Much of the original white and red Norway Pine that once blanketed the area is now gone. When the park was established, much of it was made up of old farm fields, just beginning the long process off forest succession. In many of these areas, pine and spruce have been planted to help restore the original forest. Other areas of the park have mature Aspen stands mixed with Basswood, Birch and Maple.

The open areas of the park, along with the mature hardwood stands, combine to provide habitat for a wide variety of wildlife species. There are beavers, skunks, porcupine, and both Franklin and Richardson's Ground Squirrels. There are a variety of bird species including: Trumpeter Swans, Mallard and Wood Ducks, Common Loon, Woodpeckers, Crowned Kinglets, Warblers, Catbirds, and Cedar Waxwings.

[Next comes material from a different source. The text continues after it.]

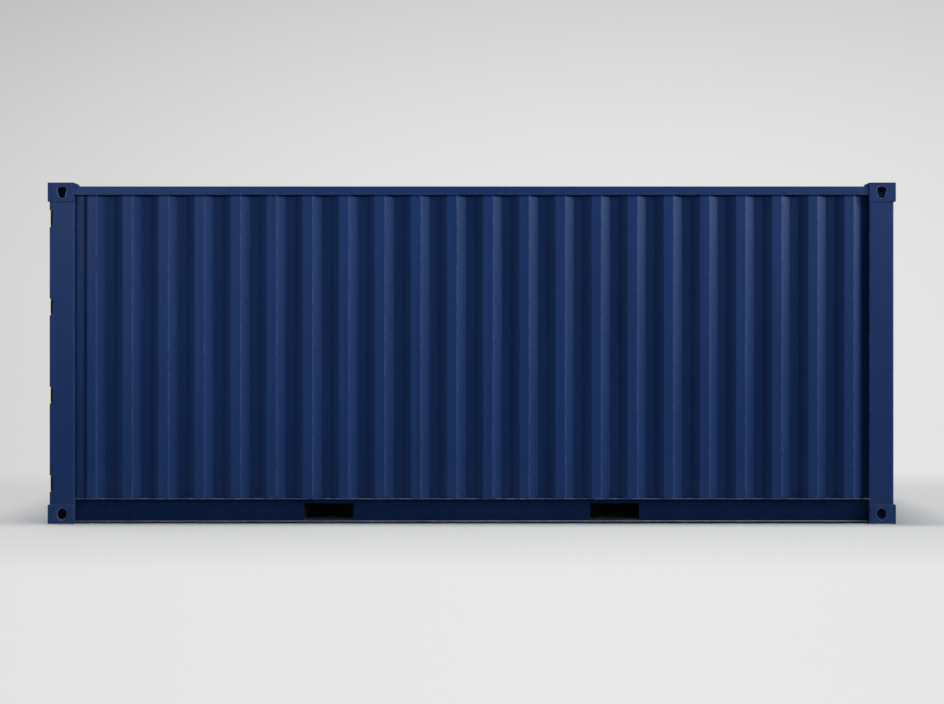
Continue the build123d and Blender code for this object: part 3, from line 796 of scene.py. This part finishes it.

Walleye are found in Moosehead Lake. Panfish are common in Echo Lake. Both lakes have been stocked in the past with Northern Pike, Walleye, and Largemouth Bass.

==Recreation==
The park has rentable fishing equipment, birding kits, activity kits for children, rowboats, canoes, and kayaks. There are 5.5 miles of hiking trails that go through tall pines, a wildlife observation area, or next to Echo Lake. Within the day-use area, there are picnic tables, horseshoe pits, swimming beach, boat access, and fishing pier on Echo Lake. For bike riding, there is a widened shoulder of County Highway 137 that takes you to the park's paved spur-trail that takes you to the Willard Munger State Trail. Winter recreation includes ice-fishing, hiking, snowmobile and cross-country ski trails.

There are 35 semi-modern campsites at the park; of which, 20 have electricity to the campsites and 2 are walk-in sites. The park also has a rustic group campsite.
Entry to the park requires a Minnesota State Park Vehicle Permit.